After Ma Barker and son vacated, they were soon followed by a whole mess of Mexicans (to this day I have NO idea just how many actually LIVED above me) who were always NOISY as hell and always hyper-active: Selena's music played constantly, far too many people had keys to the front door, strangers were always in and out of the crib at all hours, and there always seemed to be a party, a freakin' fiesta going on (say it with me) OVER MY DAMN HEAD! The rude awakening came when someone knocked on my back door. I opened it to find a uniformed officer standing there. In all my life, I'd NEVER had a cop knock on my door before. But there he was, asking me questions about these mysterious (and plentiful) upstairs people. I knew nothing. He told me that a “kidnapped 15 year old girl” was reportedly there, against her will. WTF? Beats me. I’d long lost count of how many mofos rolled in and out of that place. I allowed the cop to walk through my apartment, through the hall, and up the stairs to their place, since they'd refused to answer the doorbell (but people with something to hide... rarely answer their doors, do they?). Long story short, the following day, they moved out en masse.
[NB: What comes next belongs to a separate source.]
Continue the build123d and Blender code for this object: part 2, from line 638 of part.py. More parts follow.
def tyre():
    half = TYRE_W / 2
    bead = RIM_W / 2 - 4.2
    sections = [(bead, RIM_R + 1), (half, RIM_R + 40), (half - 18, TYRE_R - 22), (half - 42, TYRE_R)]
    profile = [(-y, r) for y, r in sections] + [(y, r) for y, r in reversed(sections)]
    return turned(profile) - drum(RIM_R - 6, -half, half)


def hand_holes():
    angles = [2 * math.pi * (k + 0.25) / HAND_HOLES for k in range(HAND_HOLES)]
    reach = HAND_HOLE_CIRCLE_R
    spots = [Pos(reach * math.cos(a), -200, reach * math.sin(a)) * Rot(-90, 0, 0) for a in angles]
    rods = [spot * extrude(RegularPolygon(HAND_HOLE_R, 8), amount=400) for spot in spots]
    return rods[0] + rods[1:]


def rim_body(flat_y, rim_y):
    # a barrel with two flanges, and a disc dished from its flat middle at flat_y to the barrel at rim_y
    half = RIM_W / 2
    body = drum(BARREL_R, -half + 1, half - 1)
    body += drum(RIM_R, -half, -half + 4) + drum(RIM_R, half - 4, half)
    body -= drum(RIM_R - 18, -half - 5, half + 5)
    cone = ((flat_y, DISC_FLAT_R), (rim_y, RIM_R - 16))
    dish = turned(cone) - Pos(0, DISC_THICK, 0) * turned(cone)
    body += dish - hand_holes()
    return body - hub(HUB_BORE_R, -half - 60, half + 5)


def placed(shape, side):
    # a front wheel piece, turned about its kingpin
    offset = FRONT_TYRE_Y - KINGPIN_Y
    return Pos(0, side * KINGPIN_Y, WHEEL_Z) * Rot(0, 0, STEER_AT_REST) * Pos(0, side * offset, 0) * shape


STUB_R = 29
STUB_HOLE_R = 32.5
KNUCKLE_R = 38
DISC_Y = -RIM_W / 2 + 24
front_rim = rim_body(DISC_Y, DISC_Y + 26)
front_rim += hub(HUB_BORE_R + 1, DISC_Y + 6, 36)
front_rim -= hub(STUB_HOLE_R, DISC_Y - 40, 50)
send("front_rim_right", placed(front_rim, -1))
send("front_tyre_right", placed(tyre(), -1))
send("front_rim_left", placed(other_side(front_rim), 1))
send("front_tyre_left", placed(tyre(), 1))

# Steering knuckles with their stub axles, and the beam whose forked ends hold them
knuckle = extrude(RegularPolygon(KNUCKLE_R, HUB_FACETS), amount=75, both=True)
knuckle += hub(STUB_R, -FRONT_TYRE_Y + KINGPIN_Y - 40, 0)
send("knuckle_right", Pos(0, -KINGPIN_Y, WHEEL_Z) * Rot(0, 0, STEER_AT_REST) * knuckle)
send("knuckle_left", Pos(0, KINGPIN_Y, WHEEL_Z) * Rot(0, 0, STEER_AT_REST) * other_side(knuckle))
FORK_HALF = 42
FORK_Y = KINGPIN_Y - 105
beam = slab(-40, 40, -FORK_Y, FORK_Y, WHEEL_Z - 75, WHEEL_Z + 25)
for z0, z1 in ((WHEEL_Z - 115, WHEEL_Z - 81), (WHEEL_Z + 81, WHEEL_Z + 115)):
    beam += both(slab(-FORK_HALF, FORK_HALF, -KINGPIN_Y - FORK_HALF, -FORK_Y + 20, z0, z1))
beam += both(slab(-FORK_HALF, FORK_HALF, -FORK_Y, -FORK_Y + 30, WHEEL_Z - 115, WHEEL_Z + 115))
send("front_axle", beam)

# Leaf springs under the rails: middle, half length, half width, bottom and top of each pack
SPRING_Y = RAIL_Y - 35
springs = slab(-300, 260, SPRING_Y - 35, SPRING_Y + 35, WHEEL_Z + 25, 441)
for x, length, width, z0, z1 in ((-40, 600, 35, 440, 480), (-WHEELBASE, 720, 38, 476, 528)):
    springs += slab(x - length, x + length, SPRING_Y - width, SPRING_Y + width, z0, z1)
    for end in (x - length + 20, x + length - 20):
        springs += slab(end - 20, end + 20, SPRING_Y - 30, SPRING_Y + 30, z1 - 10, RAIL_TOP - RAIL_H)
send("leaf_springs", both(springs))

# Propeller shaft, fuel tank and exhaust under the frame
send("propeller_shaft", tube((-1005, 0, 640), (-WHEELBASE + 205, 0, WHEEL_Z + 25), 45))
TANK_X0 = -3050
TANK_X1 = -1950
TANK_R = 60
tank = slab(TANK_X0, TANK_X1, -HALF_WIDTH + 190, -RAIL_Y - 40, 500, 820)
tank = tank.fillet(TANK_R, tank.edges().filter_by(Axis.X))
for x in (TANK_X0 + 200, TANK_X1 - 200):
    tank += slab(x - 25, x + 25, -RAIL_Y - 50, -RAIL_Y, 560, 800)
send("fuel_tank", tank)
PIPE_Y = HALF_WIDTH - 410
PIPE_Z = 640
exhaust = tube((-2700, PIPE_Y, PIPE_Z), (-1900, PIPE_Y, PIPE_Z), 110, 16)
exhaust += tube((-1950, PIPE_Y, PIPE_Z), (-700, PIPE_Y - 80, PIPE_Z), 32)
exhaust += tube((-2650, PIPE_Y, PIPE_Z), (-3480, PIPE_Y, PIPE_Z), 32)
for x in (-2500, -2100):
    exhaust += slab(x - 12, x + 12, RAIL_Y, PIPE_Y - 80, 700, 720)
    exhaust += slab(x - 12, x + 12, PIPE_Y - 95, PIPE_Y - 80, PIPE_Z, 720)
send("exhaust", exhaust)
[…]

Here is something you can't understand... how I could just KILL a FAM!

This bring us to the bitter PRESENT: I now have these African neighbors, who SCREAM in a language I can't dechiper, who have a teenage-LOUD-ass-music-playing-son, and who don’t have a clue of how to raise a respectful, responsible child. These are the latest invaders of my domicile, and there is NO PEACE to be had! I'm about at my breaking point now. With no sleep, this maddening heat, and the apathy of these people who just don't give a damn about my comfort or state of mind... seems like the perfect storm that could just possibly make something inside me SNAP! KABOOM!

So if by chance you don't see any more entries from me, or I cease to visit your page... it's quite possible that I lost it, took my rage on a killing spree with a blood-curdling scream on my lips, and commenced to go straight-up Son of Sam on some mofos! All because, at 4:15AM, I blew a gasket, went mad as hell, and I just couldn't TAKE it any more. Aiight?